Property taxes are fees that the local municipality collects from homeowners to cover the cost of essential services in your neighbourhood, including police and fire departments, garbage collection, snow plowing, and tending to parks, to name a few.
The property taxes you pay on your home are based on a percentage of your home’s assessed value and the specific tax rate in your area. They are calculated by multiplying the assessed value of your home as determined by the property assessment office in your city by the local tax rate.
You may find that your property taxes fluctuate from one year to the next due to a change in your property value and the local tax rate.
You have two options when it comes to paying your property taxes: either pay them directly to the city or include them with your mortgage payments.
If you choose to pay your property taxes directly to the municipality, you could be paying them quarterly, semi-annually, or annually. Make sure to set aside enough liquid funds to be able to pay these installments when they are due.

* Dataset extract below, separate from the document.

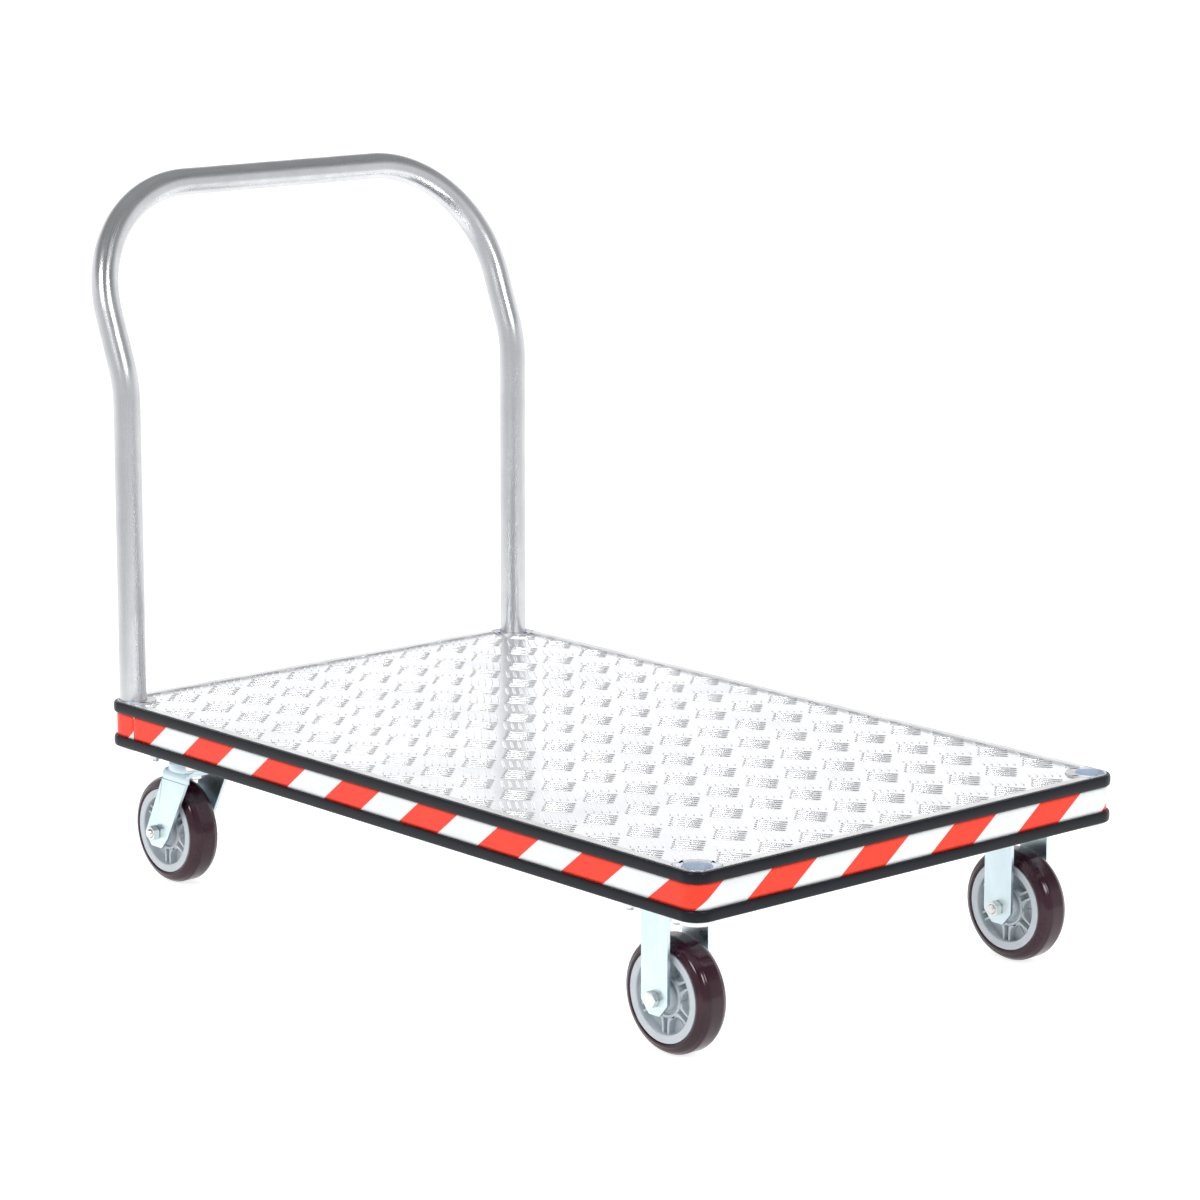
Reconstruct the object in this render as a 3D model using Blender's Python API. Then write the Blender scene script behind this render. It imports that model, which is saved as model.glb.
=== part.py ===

If you pay through your mortgage, the property tax payments will be included in your mortgage payments, and your lender will send your property tax payments to the city on your behalf.
If you’re a senior, you can defer your property taxes and save money.
To pay your property taxes through your mortgage, your lender will estimate your yearly property tax payments based on your property taxes from the previous year, your home’s recent assessment, and a certain percentage to cover fluctuations in property assessment and tax increases.
To illustrate, let’s say your annual property taxes are estimated at $3,000 and you pay your mortgage in monthly installments. That means you’d have to pay $250 per month ($3,000 ÷ 12). That extra $250 will be collected on top of your regular monthly mortgage amount.
There are perks and drawbacks to paying your property taxes through your mortgage that you should consider before choosing which route to take.
If you’re a first-time homebuyer or have very little equity in your home, your lender may require that you pay your property taxes through your mortgage. That’s because if you fail to pay your property taxes on your own, your lender may be at risk. In this case, your lender will collect your property taxes along with your monthly mortgage payments and pay the city on your behalf.
Failing to pay your property taxes could result in a lien being placed on the title of your home. A lien is a legal claim against your home. If you were to ever file for bankruptcy, the city could claim your unpaid taxes against your property. This isn’t a good scenario for your lender because the lien would have to be paid off before your mortgage debt.
In this case, the lender may not be able to get their entire investment back. For this reason, they may require that riskier borrowers include their property taxes in their mortgage payments.
Property taxes cannot be avoided when you own real estate. But you may have some control over how you pay them. Weigh the pros and cons of paying your property taxes directly to the city versus allowing your lender to pay them on your behalf before choosing which route to take.